▶ _What is asked_
What is the number of lines in the data holding the word "model"? Give that number by itself.

▶ _Rows_

______

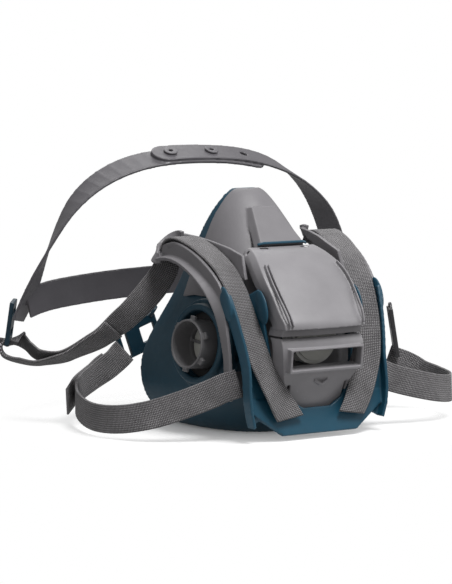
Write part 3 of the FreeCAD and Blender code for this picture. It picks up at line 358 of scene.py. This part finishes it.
def band_mesh(name, route, width, thick, cut=None, rounding=0.5):
    """A flat strap swept along a route of (point, across) pairs in mask millimetres, with strap UVs.

    cut is the direction of its first end's cut edge, where that isn't square to the strap.
    """
    points = [Vector(point) for point, across in route]
    length = sum((after - before).length for before, after in zip(points, points[1:]))
    count = max(12, int(length / BAND_STEP))
    even, true_length = spline_points(points, count)
    section = band_section(width, thick, rounding)
    work = bmesh.new()
    uv_layer = work.loops.layers.uv.new("strap")
    rings = []
    for index, (centre, along_route) in enumerate(even):
        span = min(int(along_route), len(route) - 2)
        share = along_route - span
        share = share * share * (3 - 2 * share)
        across = Vector(route[span][1]) * (1 - share) + Vector(route[span + 1][1]) * share
        before, after = even[max(index - 1, 0)][0], even[min(index + 1, count)][0]
        along = (after - before).normalized()
        across = (across - along * across.dot(along)).normalized()
        face = across.cross(along)
        edge = across
        if cut is not None:
            slant = Vector(cut)
            slope = max(0.0, 1.0 - index / count * true_length / CUT_REACH)
            edge = across.lerp(slant / slant.dot(across), slope)
        ring = [work.verts.new(place(centre + edge * side + face * up)) for side, up in section]
        rings.append(ring)
    size = len(section)
    for index in range(count):
        here, after = rings[index], rings[index + 1]
        low, high = true_length * index / count * MM, true_length * (index + 1) / count * MM
        for part in range(size):
            nearby = (part + 1) % size
            face = work.faces.new((here[part], here[nearby], after[nearby], after[part]))
            sides = (section[part][0] * MM, section[nearby][0] * MM)
            corners = ((low, sides[0]), (low, sides[1]), (high, sides[1]), (high, sides[0]))
            for loop, corner in zip(face.loops, corners):
                loop[uv_layer].uv = corner
    for ring in (rings[0], list(reversed(rings[-1]))):
        work.faces.new(list(reversed(ring)))
    bmesh.ops.recalc_face_normals(work, faces=work.faces)
    mesh = bpy.data.meshes.new(name)
    work.to_mesh(mesh)
    work.free()
    return mesh, true_length


# ---------------------------------------------------------------- the object

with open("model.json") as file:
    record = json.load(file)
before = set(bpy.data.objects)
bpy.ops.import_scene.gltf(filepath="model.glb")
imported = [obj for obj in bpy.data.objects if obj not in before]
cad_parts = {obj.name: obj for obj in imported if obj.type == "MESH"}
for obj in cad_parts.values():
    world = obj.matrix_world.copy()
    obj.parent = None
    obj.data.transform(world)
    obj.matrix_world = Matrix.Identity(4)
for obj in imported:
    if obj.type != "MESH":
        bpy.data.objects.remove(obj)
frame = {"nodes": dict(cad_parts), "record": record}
cad_low, cad_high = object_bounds()

TEAL = srgb(16, 58, 75)
TEAL_LIGHT = srgb(20, 68, 88)
TEAL_DARK = srgb(10, 42, 56)
GREY = srgb(112, 110, 113)
GREY_COVER = srgb(130, 128, 131)
GREY_DARK = srgb(84, 82, 86)
GREY_PORT = srgb(108, 107, 109)

seal_rubber = moulded("seal_rubber_teal", TEAL, 0.5, 0.35, 0.15)
shell_plastic = moulded("shell_plastic_grey", GREY, 0.5)
cover_plastic = moulded("cover_plastic_grey", GREY_COVER, 0.42)
arm_plastic = moulded("arm_plastic_grey", GREY, 0.45)
yoke_plastic = moulded("yoke_plastic_teal", TEAL_LIGHT, 0.42, 0.2, 0.3)
cradle_plastic = moulded("cradle_plastic_grey", GREY_DARK, 0.42, 0.15, 0.3)
clip_plastic = moulded("clip_plastic_teal", TEAL_DARK, 0.4, 0.2, 0.4)
port_plastic = moulded("port_plastic_grey", GREY_PORT, 0.45, 0.2, 0.45)
stud_plastic = moulded("stud_plastic_grey", srgb(88, 86, 90), 0.4)
valve_plastic = moulded("valve_plastic_pale", srgb(196, 196, 192), 0.5, 0.1, 0.1)
flap_rubber = moulded("flap_rubber_pale", srgb(186, 186, 180), 0.4, 0.1, 0.0)
clip_dark = moulded("clip_plastic_black", srgb(58, 57, 59), 0.32, 0.15, 0.5)
# Near-black painted shade for the ports' recesses, put on the gaskets and flanges that lie in their shadow.
recess_shade_paint = moulded("recess_rubber_black", srgb(22, 23, 24), 0.6, 0.3, 0.0)
pin_metal = metal("pin_steel", srgb(190, 190, 192))
webbing = knitted("webbing_knit_grey", srgb(42, 40, 43), srgb(214, 211, 213))

# Webbing in millimetres. A slanted foot cut fades into a square strap over CUT_REACH.
STRAP_WIDTH = 16.5
STRAP_THICK = 1.4
FOOT_CUT = (1.0, 0.0, 0.16)
CUT_REACH = 16.0
BAND_STEP = 1.2

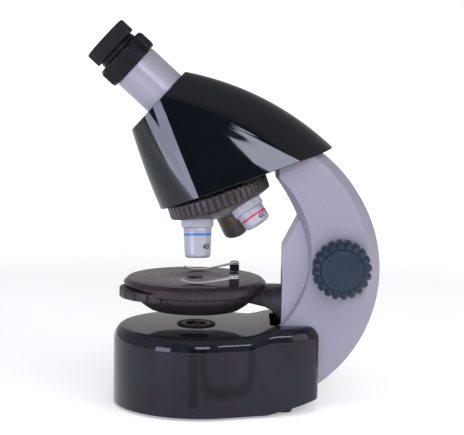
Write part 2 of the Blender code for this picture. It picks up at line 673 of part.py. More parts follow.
def clip_strip(name, side):
    """A spring strip that reaches forward from its post, presses at X = 0 and turns up at the tip."""
    path = [(27.0, CLIP_Y + 0.2, 79.2), (18.0, CLIP_Y - 0.3, 79.2), (12.0, 25.3, 77.9), (4.0, 24.8, 75.9)]
    path += [(0.0, 24.5, 75.3), (-4.0, 24.3, 75.8), (-9.0, 24.0, 78.0)]
    rings = []
    for x, y, z in path:
        half = 3.2 if x > 16 else 2.9
        if x < -8:
            half = 2.0
        rings.append([(x, side * (y - half), z), (x, side * (y + half), z),
                      (x, side * (y + half), z + 0.7), (x, side * (y - half), z + 0.7)])
    pivot = (CLIP_X, side * CLIP_Y, STAGE_TOP)
    strip = finish(name, loft(rings), look("steel"), pivot=pivot, smooth=False)
    cut(strip, helper(f"{name}_hole", disc(1.7, 70, 90, 16), Matrix.Translation((CLIP_X, side * CLIP_Y, 0))))


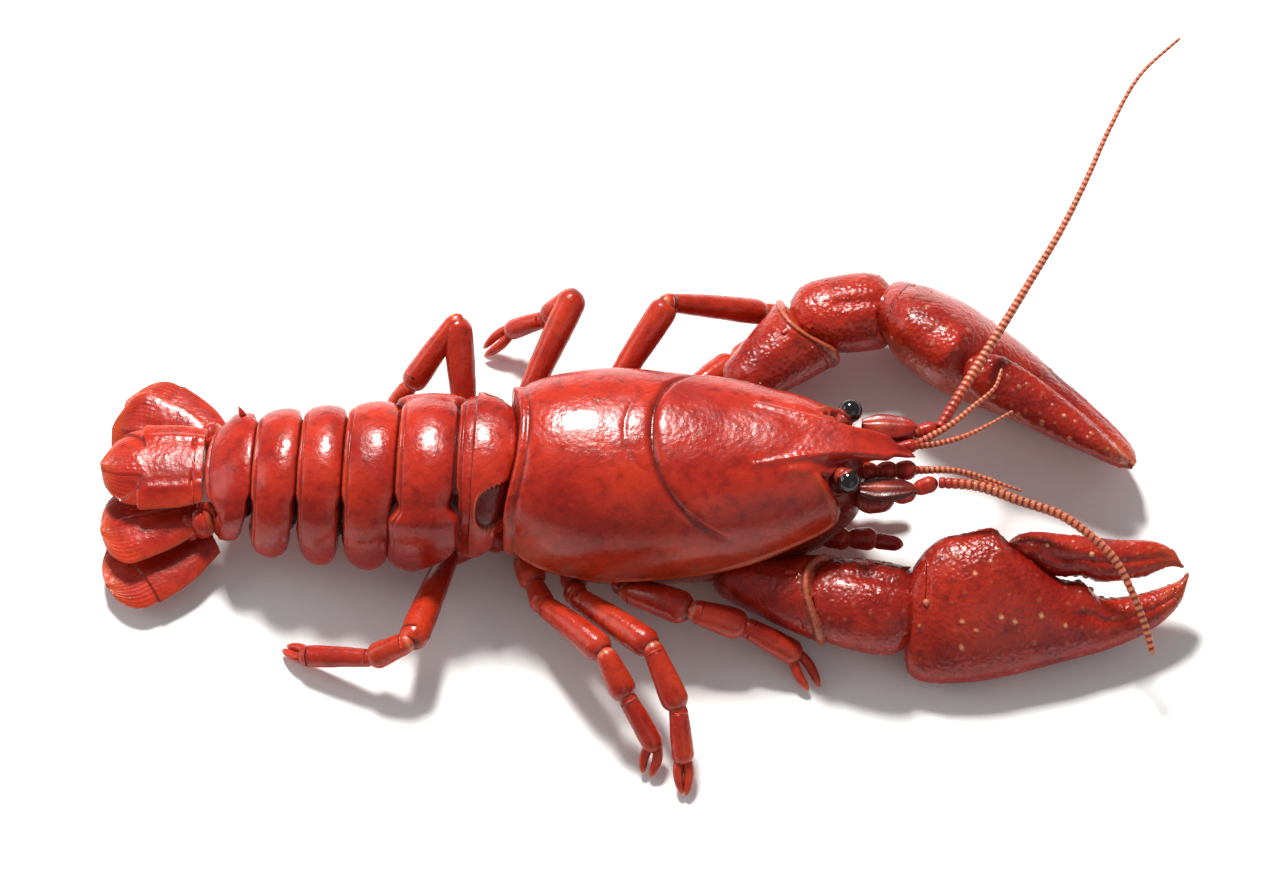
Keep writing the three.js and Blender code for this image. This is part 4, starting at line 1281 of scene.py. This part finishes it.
# The radii of the teeth, from the root of the finger to its tip.
PALM_TEETH = (0.42, 0.48, 0.52, 0.48, 0.46, 0.4, 0.38, 0.36, 0.34, 0.3, 0.28)
FINGER_TEETH = (0.36, 0.44, 0.48, 0.42, 0.4, 0.38, 0.36, 0.34, 0.3, 0.28, 0.26)


def add_claw(word, rng):
    """A claw's palm with its fixed finger, and the finger that moves, both with their teeth."""
    arm = ARMS[word]
    plane = ClawPlane(arm)
    is_shut = arm["is_shut"]

    def inner(place):
        open_edge = PALM_INNER(place)
        return np.maximum(open_edge, FINGER_INSIDE(place) - GAP) if is_shut else open_edge

    def palm_half_thickness(place):
        return CLAW_THICKNESS * CLAW_HALF_THICKNESS(place)

    palm = claw_form(
        plane, CLAW_START, CLAW_LENGTH, 230,
        inner, lambda place: -CLAW_OUTER(place), palm_half_thickness, palm_relief,
    )
    finger = claw_form(
        plane, FINGER_START, FINGER_END, 170,
        FINGER_OUTSIDE, FINGER_INSIDE, FINGER_HALF_THICKNESS, finger_relief,
    )
    roughen_claw(palm, plane, [] if is_shut else PALM_TUBERCLES, rng)
    roughen_claw(finger, plane, [] if is_shut else FINGER_TUBERCLES, rng)
    palm_parts = [palm] + teeth(plane, inner, PALM_TEETH, 22.6, 38, -0.3)
    palm_parts += [ball(plane.point(*spot), 0.5, pale=0.35) for spot in JOINT_KNOBS]
    finger_parts = [finger] + teeth(plane, FINGER_INSIDE, FINGER_TEETH, 22.4, 37.6, 0.25)
    if is_shut:
        along, across, above = plane.read(palm.points)
        seam = bell(across - inner(along), 0.35) * ramp(along, 15, 17) * (above > 0)
        palm.tint("pale", 0.25 * seam)
    add_piece(f"claw_palm_{word}", palm_parts, "claw", f"claw_{word}")
    add_piece(f"claw_thumb_{word}", finger_parts, "claw", f"claw_finger_{word}")


ELBOW_RADIUS = 6.3
ARM_HOLLOW = 3.2
ARM_SIDES = 110


def add_arm(word):
    """An arm to the elbow, which widens all the way and ends in a hollow rim with a thin raised band."""
    arm = ARMS[word]
    shoulder, bend, elbow = (np.array(arm[name], float) for name in ("shoulder", "bend", "elbow"))
    shares = shares_with_ends(60, 34, 0.16)
    outline = profile((0, 0.7), (0.06, 0.9), (0.12, 1), (0.85, 1), (0.93, 1.0), (0.98, 0.98), (1, 0.9))

    def section(t, angle):
        radius = (arm["bend_radius"] + (ELBOW_RADIUS - arm["bend_radius"]) * t) * outline(t)
        keel = 0.3 * bell(angle_down(angle) - 0.25, 0.35) * plateau(t, 0.2, 0.6, 0.8, 0.9)
        band = 0.22 * bell(t - 0.95, 0.042) - 0.15 * bell(t - 0.91, 0.02)
        return (radius + band) * 1.05 * np.sin(angle), (radius + band) * 0.95 * np.cos(angle) + keel

    rings = sweep(Route([bend, elbow]), shares, ARM_SIDES, section)
    along = unit(elbow - bend)
    turn = angles(ARM_SIDES)
    rim_shift = arm["rim_slant"] * (1 + np.sin(turn)) - ARM_HOLLOW * np.maximum(np.cos(turn), 0) ** 2
    rings = rings + along * (ramp(shares, 0.6, 1)[:, None] * rim_shift)[..., None]
    rim = 0.2 * bell(shares - 0.96, 0.04)[:, None]
    # The crease before the rim is darkened with painted shade.
    crease = 0.5 * bell(shares - 0.91, 0.015)[:, None]
    thigh = Form.over(rings, pale=rim, dark=crease).fuzz(4, 0.12, 61)
    base = limb(shoulder, between(shoulder, bend, 1.12), 2.4, 2.5)
    thorn_root = between(bend, elbow, 0.62) + UP * ELBOW_RADIUS * 0.8
    thorn = spine(thorn_root, thorn_root + along * 1.8 + UP * 0.5, 0.6)
    add_piece(f"arm_shell_{word}", [thigh, base, thorn], "claw", f"arm_{word}")


def add_wrist(word, rng):
    """The swollen segment before a claw, rough on top, with a channel along it and a thorn at its corner."""
    arm = ARMS[word]
    half_width = profile((0, 3), (0.08, 5), (0.2, 6.2), (0.45, 6.9), (0.76, 6.9), (0.9, 6), (1, 3.6))
    half_height = profile((0, 2.6), (0.08, 4.2), (0.2, 5), (0.5, 5.7), (0.78, 5.6), (0.9, 4.8), (1, 3))
    shares = stretches((0, 0.1, 20), (0.11, 0.7, 66), (0.71, 1, 50))
    girth = arm["wrist_share"]

    def section(t, angle):
        top = np.cos(angle) > 0
        channel = -0.4 * bell(np.sin(angle) - 0.2 * arm["side"], 0.14) * top * ramp(t, 0.25, 0.5)
        return half_width(t) * girth * np.sin(angle), half_height(t) * girth * np.cos(angle) + channel

    form = swept(Route([arm["cuff"], arm["wrist"]]), shares, 150, section)
    form.fuzz(6, 0.15, 71).fuzz(1.4, 0.04, 72)
    low = scatter(form, form.points[:, 2] > 3, 70, 2.0, rng)
    raise_knobs(form, low, (0.28, 0.42), 0.3, 0.12, rng)
    form.tint("warm", 0.3 * ramp(-form.points[:, 2], -5, -1))
    inward = np.array([0.0, arm["side"], 0.0])
    corner = between(arm["cuff"], arm["wrist"], 0.84) - inward * 4.8 * girth + UP * 3.2
    along = unit(np.array(arm["wrist"], float) - arm["cuff"])
    thorn = spine(corner, corner + along * 1.5 - inward * 0.6 + UP * 0.6, 0.6)
    add_piece(f"wrist_shell_{word}", [form, thorn], "claw", f"wrist_{word}")


# ---------------------------------------------------------------- antennae and mouth limbs

FLAGELLUM_RADIUS = 0.82
ANTENNULE_RADIUS = 0.62
ANTENNULE_END_RADIUS = 0.2
ANTENNULE_ROOTS = {"left": 1.5, "right": -1.1}
ANTENNULE_BASE_RADII = {"left": 1.05, "right": 1.5}
WHIP_END_RADIUS = {"left": 0.24, "right": 0.5}
ANTENNA_RING = 0.95
ANTENNULE_RING = 0.75
ANTENNAE = {
    "right": [
        (48.6, -3.5, 20.7), (54, -4, 21), (60.2, -5.5, 19.8), (66, -7.1, 19), (70.3, -9.4, 17.6),
        (74, -12.2, 15.6), (76.8, -16.3, 13), (78.6, -19.7, 10.5), (80, -23.2, 8),
    ],
    "left": [
        (48.6, 6.3, 19.6), (53.6, 16, 20.4), (57.2, 22.7, 21), (61.8, 31.7, 21.4),
        (66.2, 40.5, 21.8), (69.9, 49.4, 22.2), (73.3, 58.5, 22.4), (77.9, 68.3, 22.6), (84, 75.5, 22.6),
    ],
}
ANTENNULES = {
    "right": [
        [(45, -1.2, 20.2), (51.6, -1.3, 20.4), (60.5, -3.7, 19.6)],
        [(45, -1.2, 20), (51, -0.9, 19.6), (58.6, -3, 18.4)],
    ],
    "left": [
        [(45, 2.9, 20.2), (50, 5.6, 21.6), (53.4, 8.8, 22), (56.4, 12, 22.2), (57.4, 15.4, 22)],
        [(45, 2.8, 20.2), (48.4, 3.3, 20.3), (52.3, 4.8, 20.2), (55.9, 7, 20.2), (59.2, 9.4, 20.2)],
    ],
}


def whip(points, start_radius, end_radius, ring_length):
    """A tapering whip of short rings with a nick between each two."""
    route = Route(points)
    rings = int(route.length / ring_length)
    shares = np.linspace(0, 1, rings * 8 + 1)
    phase = (shares * rings) % 1
    from_nick = np.minimum(phase, 1 - phase)
    taper = (start_radius + (end_radius - start_radius) * shares) * (1 - 0.22 * bell(from_nick, 0.13))
    blunt = np.sqrt(np.clip((1 - shares) * route.length / end_radius, 0.02, 1))
    pale = 0.5 * bell(phase - 0.5, 0.28) * ramp(shares, 0, 0.15)
    # The nick between each two rings is darkened with painted shade.
    dark = 0.6 * bell(from_nick, 0.12)
    return tube(route, shares, 16, taper * blunt, pale=pale[:, None], dark=dark[:, None])


def antenna_root_forms(side, word):
    """The three short segments at the root of an antenna, the first one in the head's shade."""
    start = on_side((36.8, 5.2, 17.4), side)
    middle = on_side((42.4, 4.9, 18.8), side)
    end = np.array(ANTENNAE[word][0]) - (0.6, 0, 0.1)
    return [
        limb(start, between(start, middle, 1.02), 2.3, 1.85).tint("dark", 0.5),
        limb(between(start, middle, 0.9), between(middle, end, 0.55), 1.7, 1.45),
        limb(between(middle, end, 0.45), between(middle, end, 1.08), 1.3, 1.1),
    ]


def antennule_forms(word):
    """The short pair of whips beside the beak, on three segments that they share."""
    root = np.array([36.6, ANTENNULE_ROOTS[word], 18.6])
    fork = np.array(ANTENNULES[word][0][0], float)
    stout = ANTENNULE_BASE_RADII[word]
    base = [
        limb(between(root, fork, at), between(root, fork, at + 0.42), stout, stout * 0.9)
        for at in (0, 0.33, 0.64)
    ]
    whips = [
        whip(points, ANTENNULE_RADIUS, ANTENNULE_END_RADIUS, ANTENNULE_RING) for points in ANTENNULES[word]
    ]
    return base + whips


def add_antennae():
    for side, word in SIDES:
        long_whip = whip(ANTENNAE[word], FLAGELLUM_RADIUS, WHIP_END_RADIUS[word], ANTENNA_RING)
        root = antenna_root_forms(side, word)
        add_piece(f"antenna_root_{word}", root, "antenna", f"antenna_base_{word}")
        add_piece(f"antenna_whip_{word}", [long_whip], "antenna", f"antenna_{word}")
        add_piece(f"antennule_whips_{word}", antennule_forms(word), "antenna", f"antennule_{word}")
        add_scale(side, word)


SCALE_SHADOW = {"left": 0.1, "right": 0.75}
SCALE_SIDES = 70


def add_scale(side, word):
    """The leaf over an antenna's root: flat, with a thick outer edge that ends in a thorn."""
    outline = profile((0, 1.1), (0.3, 2), (0.7, 1.7), (0.9, 1.05), (1, 0.15))

    def section(t, angle):
        across = np.sin(angle)
        edge = 0.32 * bell(across + 0.8 * side, 0.28) * (np.cos(angle) > 0)
        keel = 0.45 * bell(across, 0.5) * (np.cos(angle) > 0)
        return outline(t) * across, (0.45 * np.cos(angle) + edge + keel) * (1 - 0.7 * t**4)

    line = [on_side((37.4, 5.3, 20.9), side), on_side((45.4, 5.2, 21.5), side)]
    shares = np.linspace(0, 1, 70)
    across = np.sin(angles(SCALE_SIDES))
    # A painted highlight in the middle of the leaf, and painted shade over the rest and towards its edges.
    shine = bell(across, 0.45) * bell(shares - 0.33, 0.2)[:, None]
    shadow = SCALE_SHADOW[word] * (1 - shine) + 0.35 * np.abs(across) ** 3
    tints = {"pale": 0.14 * shine, "dark": np.clip(shadow, 0, 1)}
    form = swept(Route(line), shares, SCALE_SIDES, section, **tints)
    add_piece(f"antenna_blade_{word}", [form.fuzz(2, 0.06, 81)], "antenna", f"antenna_scale_{word}")


def add_mouth_limbs():
    """The outer mouth limbs: a long base under the head and three beads in front of it."""
    beads = (
        ((24, 3.6, 5), (33, 4.4, 5.4), 1.8, 1.8), ((31.7, 4.3, 5.6), (36.8, 4.4, 5.6), 1.5, 1.7),
        ((35.6, 4.4, 5.8), (40.7, 4.3, 5.7), 1.6, 1.7), ((39.5, 4.3, 5.5), (44.3, 4.7, 5), 1.5, 0.9),
    )
    for side, word in SIDES:
        forms = [limb(on_side(start, side), on_side(end, side), *radii, 0.9) for start, end, *radii in beads]
        add_piece(f"mouth_limb_shell_{word}", forms, "leg", f"mouth_limb_{word}")


# ---------------------------------------------------------------- stage


FLOOR_SIZE_M = 6
FLOOR_COLOUR = (0.9, 0.895, 0.88, 1)
SKY_COLOUR = (0.95, 0.97, 1, 1)
SKY_STRENGTH = 0.3

# Name, place and size in metres, power and colour.
LIGHTS = (
    ("key", (-0.12, 0.42, 0.62), 0.14, 9.4, (1, 0.985, 0.96)),
    ("fill", (0.45, -0.7, 0.5), 0.7, 0.9, (0.96, 0.98, 1)),
    ("edge", (-0.7, 0.1, 0.35), 0.4, 1.2, (1, 1, 1)),
)


def add_floor():
    bpy.ops.mesh.primitive_plane_add(size=FLOOR_SIZE_M)
    floor = bpy.context.object
    floor.name = "floor"
    look = Look("floor")
    look.link(look.span(look.noise(60), 0.3, 0.7, 0.6, 0.7), look.shader.inputs["Roughness"])
    look.set(Base_Color=FLOOR_COLOUR, Specular_IOR_Level=0.2)
    floor.data.materials.append(look.material)


def add_light(name, place, size, power, colour):
    data = bpy.data.lights.new(name, "AREA")
    data.size = size
    data.energy = power
    data.color = colour
    light = bpy.data.objects.new(name, data)
    light.location = place
    aim = Vector(VIEW_TARGET) * MM - light.location
    light.rotation_euler = aim.to_track_quat("-Z", "Y").to_euler()
    bpy.context.collection.objects.link(light)


def add_lights():
    for light in LIGHTS:
        add_light(*light)
    world = bpy.data.worlds.new("studio")
    world.use_nodes = True
    sky = world.node_tree.nodes["Background"]
    sky.inputs["Color"].default_value = SKY_COLOUR
    sky.inputs["Strength"].default_value = SKY_STRENGTH
    bpy.context.scene.world = world
    bpy.context.scene.view_settings.view_transform = "Standard"


def add_crayfish():
    rng = np.random.default_rng(TUBERCLE_SEED)
    add_carapace()
    add_eyes()
    add_tail_fan(add_abdomen())
    add_legs()
    for _, word in SIDES:
        add_arm(word)
        add_wrist(word, rng)
        add_claw(word, rng)
    add_antennae()
    add_mouth_limbs()


add_camera()
add_crayfish()
add_floor()
add_lights()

______

▶ _Final answer_
2